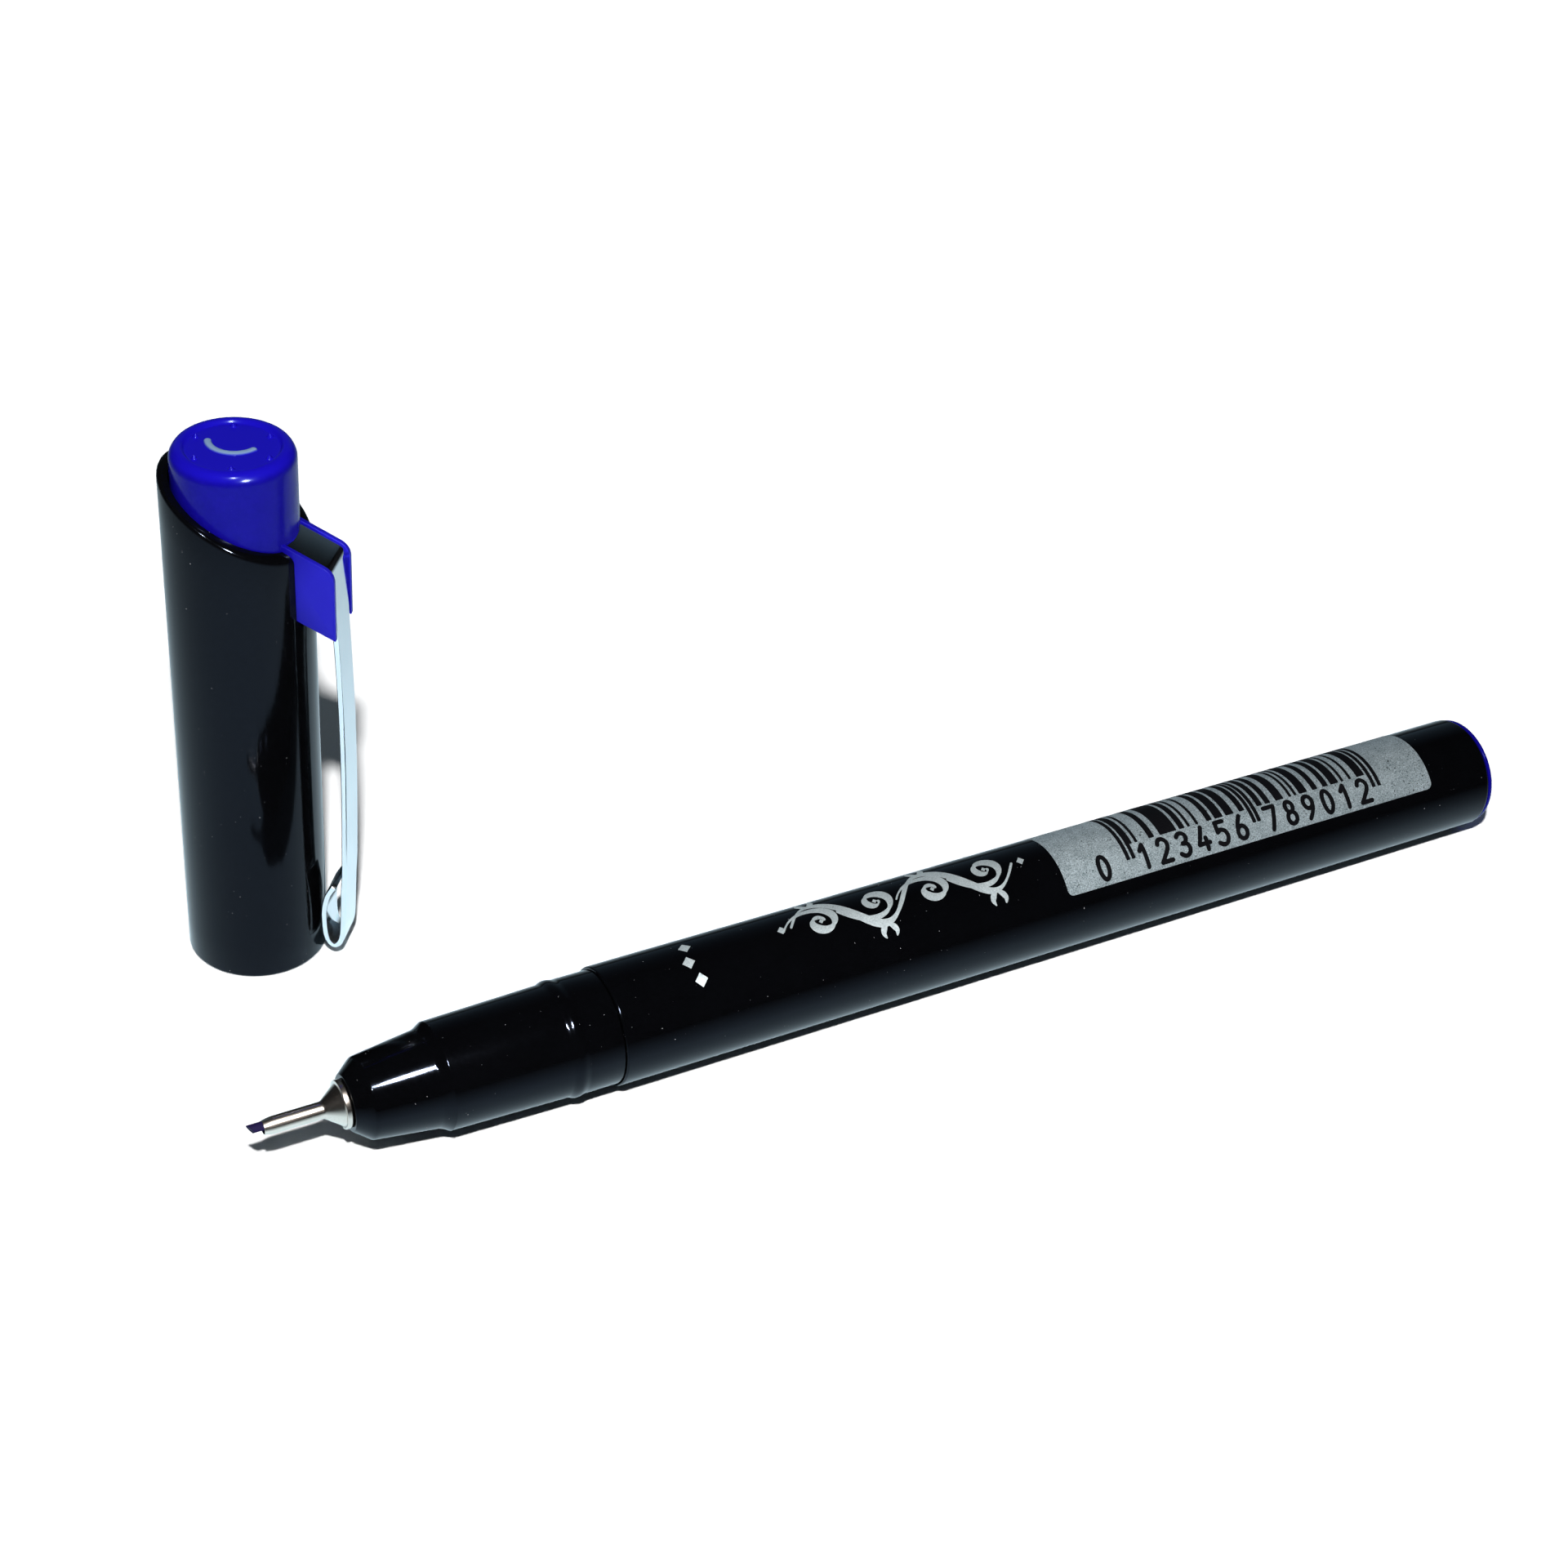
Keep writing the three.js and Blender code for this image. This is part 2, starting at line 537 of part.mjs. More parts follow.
/** The coloured insert: head, skirt, and the two cheeks and web that carry the clip. */
function makeCapInsert() {
  const tongueGap = CLIP_SIDE_GAP + CLIP_THICKNESS / 2;
  const webInner = INSERT_RADIUS - INSERT_WALL / 2;
  const webOuter = CAP_RADIUS + CLIP_BEND_REACH - CLIP_THICKNESS - 2 * CLIP_SIDE_GAP;
  const webTop = (reach) => clipPlateAt(reach) - tongueGap / Math.cos(BRACKET_SLOPE);
  const web = plate(
    [
      [webInner, bracketTopAt(webInner) - BRACKET_HEIGHT],
      [webOuter, bracketTopAt(webOuter) - BRACKET_HEIGHT],
      [webOuter, webTop(webOuter)],
      [webInner, webTop(webInner)],
    ],
    2 * BRACKET_INNER + CHEEK,
  );
  const pocketInner = INSERT_BORE - INSERT_WALL;
  const pocketOuter = CAP_RADIUS;
  const pocket = plate(
    [
      [pocketInner, clipPlateAt(pocketInner) - tongueGap],
      [pocketOuter, clipPlateAt(pocketOuter) - tongueGap],
      [pocketOuter, clipPlateAt(pocketOuter) + tongueGap],
      [pocketInner, clipPlateAt(pocketInner) + tongueGap],
    ],
    2 * BRACKET_INNER,
  );
  let insert = insertBody().subtract(pocket).add(web);
  for (const side of [-1, 1]) {
    insert = insert.add(plate(cheekOutline(), CHEEK, side * (BRACKET_INNER + CHEEK / 2)));
  }
  return piece("cap_insert", insert, BLUE_PLASTIC);
}

/** The soft inner cup that seals on the nose: belled at its mouth, closed above the nib. */
function makeCapLiner() {
  const bellTop = LINER_MOUTH_HEIGHT + LINER_BELL;
  const bore = LINER_RADIUS - LINER_WALL;
  const profile = [
    [LINER_TOP - LINER_WALL, 0],
    [LINER_TOP - LINER_WALL, bore],
    [bellTop + LINER_BELL, bore],
    [LINER_MOUTH_HEIGHT, NOSE_REAR_RADIUS + PRESS_FIT],
    [LINER_MOUTH_HEIGHT, LINER_BELL_RADIUS],
    [bellTop, LINER_BELL_RADIUS],
    [bellTop + LINER_WALL, LINER_RADIUS],
    [LINER_TOP - LINER_WALL / 2, LINER_RADIUS],
    [LINER_TOP, LINER_RADIUS - LINER_WALL / 2],
    [LINER_TOP, 0],
  ];
  return piece("cap_liner", turned(profile, SMALL_SIDES), MILKY_PLASTIC);
}

/** The middle line of the clip's strip, from the tongue inside the head to the free end of the roll. */
function clipPath() {
  const half = CLIP_THICKNESS / 2;
  const turn = Math.PI / 2 - BRACKET_SLOPE;
  const tongueEnd = INSERT_BORE - CLIP_TONGUE_HOOK;
  const bladeTop = CAP_RADIUS + CLIP_BEND_REACH - half;
  const bendCentre = bladeTop - CLIP_BEND_RADIUS;
  const cornerBack = CLIP_BEND_RADIUS * Math.tan(turn / 2);
  const bendHeight = clipPlateAt(bladeTop) - cornerBack;
  const bend = arc(bendCentre, bendHeight, CLIP_BEND_RADIUS, THREE.MathUtils.radToDeg(turn), 0, 4);
  const bladeBottom = CAP_RADIUS + CLIP_BLADE_REACH - half;
  const blade = fractions(14).slice(1).map((t) => [
    THREE.MathUtils.lerp(bladeTop, bladeBottom, t) + CLIP_BOW * Math.sin(Math.PI * t),
    THREE.MathUtils.lerp(bendHeight, CLIP_BLADE_END, t),
  ]);
  const rollInner = CAP_RADIUS + ROLL_TIP_GAP + half;
  const rollLow = ROLL_BOTTOM + half;
  const rollWidth = bladeBottom - rollInner;
  const rollAt = (across, up) => new THREE.Vector2(rollInner + across * rollWidth, rollLow + up * ROLL_RISE);
  const roll = new THREE.SplineCurve([
    new THREE.Vector2(...blade.at(-2)),
    new THREE.Vector2(...blade.at(-1)),
    ...ROLL_TURN.map(([across, up]) => rollAt(across, up)),
  ]);
  const rollPoints = roll.getPoints((ROLL_TURN.length + 1) * ROLL_STEPS).slice(ROLL_STEPS + 1);
  return [[tongueEnd, clipPlateAt(tongueEnd)], ...bend, ...blade, ...rollPoints.map((p) => [p.x, p.y])];
}

/** A strip with bevelled edges, swept along a path of [reach, height] pairs in the plane y = 0. */
function sweptStrip(path, width, thickness, edge) {
  const w = width / 2;
  const t = thickness / 2;
  const section = [
    [-w + edge, -t],
    [w - edge, -t],
    [w, -t + edge],
    [w, t - edge],
    [w - edge, t],
    [-w + edge, t],
    [-w, t - edge],
    [-w, -t + edge],
  ];
  const count = section.length;
  const positions = [];
  path.forEach(([reach, height], i) => {
    const before = path[Math.max(i - 1, 0)];
    const after = path[Math.min(i + 1, path.length - 1)];
    const along = new THREE.Vector2(after[0] - before[0], after[1] - before[1]).normalize();
    for (const [across, out] of section) {
      positions.push(reach - along.y * out, across, height + along.x * out);
    }
  });
  const faces = [];
  for (let ring = 0; ring < path.length - 1; ring++) {
    for (let k = 0; k < count; k++) {
      const a = ring * count + k;
      const b = ring * count + ((k + 1) % count);
      faces.push(a, b, b + count, a, b + count, a + count);
    }
  }
  const last = (path.length - 1) * count;
  for (let k = 1; k < count - 1; k++) {
    faces.push(0, k + 1, k);
    faces.push(last, last + k, last + k + 1);
  }
  const strip = new THREE.BufferGeometry();
  strip.setAttribute("position", new THREE.Float32BufferAttribute(positions, 3));
  strip.setIndex(faces);
  return strip;
}

/** The spring clip: one strip bent over at the top and rolled into an eye at its lower end. */
function makeClip() {
  const strip = sweptStrip(clipPath(), CLIP_WIDTH, CLIP_THICKNESS, CLIP_EDGE);
  return piece("clip", solidFrom(strip), PLATED_METAL);
}

/** The pen, lying on one facet of its barrel. */
function makePen() {
  const pen = new THREE.Group();
  pen.position.z = AXIS_HEIGHT;
  pen.add(
    makeBarrel(),
    makeTailPlug(),
    makeFrontSection(),
    makeFerrule(),
    makeNib(),
    makeReservoir(),
    makeReservoirWrap(),
  );
  return pen;
}

/** The cap, standing on its mouth beside the nose. */
function makeCap() {
  const cap = new THREE.Group();
  cap.position.set(CAP_X, CAP_Y, 0);
  cap.rotation.z = CLIP_DIRECTION;
  cap.add(makeCapTube(), makeCapInsert(), makeCapLiner(), makeClip());
  return cap;
}

/** Pen and cap together, moved so that the origin is below the middle of their common box. */
function makeAssembly() {
  const assembly = new THREE.Group();
  assembly.add(makePen(), makeCap());
  assembly.updateMatrixWorld(true);
  const box = new THREE.Box3().setFromObject(assembly, true);
  const middle = box.getCenter(new THREE.Vector3());
  assembly.position.set(-middle.x, -middle.y, -box.min.z);
  return assembly;
}

export default makeAssembly();
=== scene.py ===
"""Chisel-tip calligraphy pen lying beside its standing cap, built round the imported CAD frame.

Sizes are in millimetres until a mesh is written, which is in metres. A place on the pen is a
station, 0 at the barrel's front edge and growing towards the tail, a distance from the axis, and
the angle phi round it, 0 on the camera's side and 90 degrees on top. A place on the cap is a
height above its mouth, a distance from its axis, and the angle theta round it, 0 at the clip.
"""

from __future__ import annotations

import logging
import math
from collections.abc import Callable, Sequence
from dataclasses import dataclass, field, replace
from enum import Enum

import bpy
import numpy as np
from mathutils import Matrix, Vector

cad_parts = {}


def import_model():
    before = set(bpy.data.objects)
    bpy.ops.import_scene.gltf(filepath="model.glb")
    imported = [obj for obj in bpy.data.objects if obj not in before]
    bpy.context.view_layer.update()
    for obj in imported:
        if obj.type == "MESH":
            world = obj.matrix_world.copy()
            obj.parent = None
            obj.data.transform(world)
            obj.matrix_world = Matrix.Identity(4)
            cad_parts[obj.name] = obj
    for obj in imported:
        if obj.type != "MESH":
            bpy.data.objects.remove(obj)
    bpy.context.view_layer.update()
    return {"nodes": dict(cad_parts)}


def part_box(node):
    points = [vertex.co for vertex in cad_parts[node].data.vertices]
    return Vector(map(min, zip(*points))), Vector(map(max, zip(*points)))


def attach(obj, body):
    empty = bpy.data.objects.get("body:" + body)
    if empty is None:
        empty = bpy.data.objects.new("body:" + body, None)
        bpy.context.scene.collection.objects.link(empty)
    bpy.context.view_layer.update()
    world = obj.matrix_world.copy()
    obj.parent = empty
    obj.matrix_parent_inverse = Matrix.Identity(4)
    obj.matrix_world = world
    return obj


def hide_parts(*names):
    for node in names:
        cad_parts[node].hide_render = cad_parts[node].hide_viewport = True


LOG = logging.getLogger("pen")
Array = np.ndarray
Object = bpy.types.Object
Socket = bpy.types.NodeSocket
Colour = tuple[float, float, float]
Point = tuple[float, float]
Corner = tuple[float, float, float]
Shape = Callable[[Array, Array, Array], tuple[Array, Array]]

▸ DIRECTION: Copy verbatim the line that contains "the nose. */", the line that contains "before = set(bpy.data.objects)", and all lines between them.

▸ SOLUTION FOR THIS PROBLEM:
/** The cap, standing on its mouth beside the nose. */
function makeCap() {
  const cap = new THREE.Group();
  cap.position.set(CAP_X, CAP_Y, 0);
  cap.rotation.z = CLIP_DIRECTION;
  cap.add(makeCapTube(), makeCapInsert(), makeCapLiner(), makeClip());
  return cap;
}

/** Pen and cap together, moved so that the origin is below the middle of their common box. */
function makeAssembly() {
  const assembly = new THREE.Group();
  assembly.add(makePen(), makeCap());
  assembly.updateMatrixWorld(true);
  const box = new THREE.Box3().setFromObject(assembly, true);
  const middle = box.getCenter(new THREE.Vector3());
  assembly.position.set(-middle.x, -middle.y, -box.min.z);
  return assembly;
}

export default makeAssembly();
=== scene.py ===
"""Chisel-tip calligraphy pen lying beside its standing cap, built round the imported CAD frame.

Sizes are in millimetres until a mesh is written, which is in metres. A place on the pen is a
station, 0 at the barrel's front edge and growing towards the tail, a distance from the axis, and
the angle phi round it, 0 on the camera's side and 90 degrees on top. A place on the cap is a
height above its mouth, a distance from its axis, and the angle theta round it, 0 at the clip.
"""

from __future__ import annotations

import logging
import math
from collections.abc import Callable, Sequence
from dataclasses import dataclass, field, replace
from enum import Enum

import bpy
import numpy as np
from mathutils import Matrix, Vector

cad_parts = {}


def import_model():
    before = set(bpy.data.objects)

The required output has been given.